Without any preconceived notion of what The Big Meal portends to be upon its beginning, one has the impression that this will be some sort of tale about the dramatics in an old fashion diner; perhaps the funny interactions between patrons and workers, and the tempest that brews through the quotidian yet artful combinations of human daily life. In fact, this is indeed how the play begins! Yet how the entire story is centripetally focused around the genesis of not simply love but life, because of a diner, is an enormous suggestion on the exquisite beauty of simply living. Notice now, a drama does not need to involve far away exotic characters, in faraway exotic lands, in order to create suspense. The everyday life of the common man suffices; for inside of even him, which aspires to nothing more than to subsist as peacefully as possible, there is a latent power surge that can and does burst when the timing is opportune.

 

Clearly this is a play that is devoid of the political, and gratefully so. Some may criticize this as being insensitive; yet demonstrating typical Americana with the newfound wrinkle of contemporary life, of broken families for instance, reveals universal truths in every body, transcending what makes us different by revealing what makes us common.

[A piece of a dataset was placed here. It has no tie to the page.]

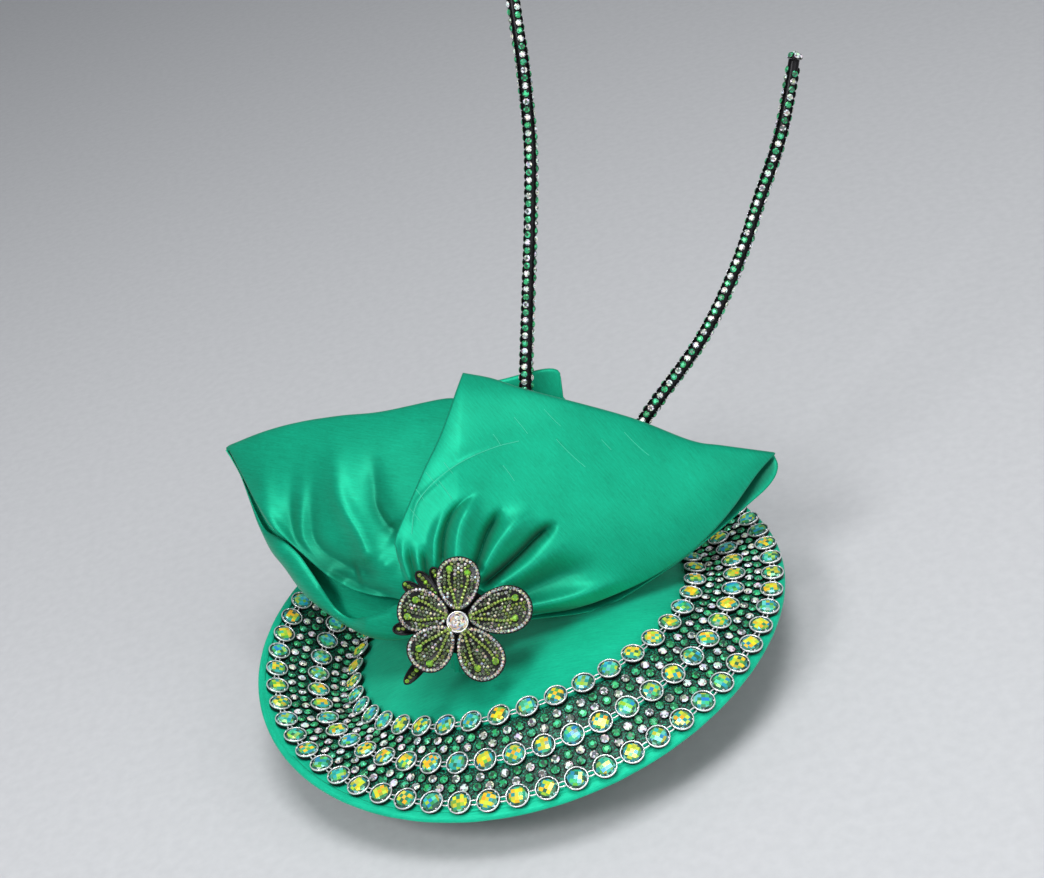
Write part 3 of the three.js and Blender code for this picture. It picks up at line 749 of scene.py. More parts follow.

The truths excavated in this inquisition will touch every human, regardless of their motions in this world. And that defines artistic genius.

 

So does The Big Meal glorify mediocrity? Of centering the stage on the common life? How would that be inspirational? It isn’t because it does not. It glorifies that aforementioned power found in the human condition to live. It makes transparent the sinusoidal pathways every life leads. And triumphantly makes patent that as a complementary mannerism to being human, humanity cherishes the struggle, the utter impedance to simply being. Life would not be life without the limitations and consequences of those limitations imposed; of being impotent against the canvas of the cosmos and what lurks around the corner. Do we see any of the characters despise, and resent, their tragic condition? Does the entire theatre swell in tears as it did upon viewing because of a frustration with these facts? No. They are embraced and ultimately mourned because ultimately, the truest tragedy of being alive is that it has to end.

 

Such an affirmation of life, so elegantly and minimally depicted, is also a hallmark of artistic genius.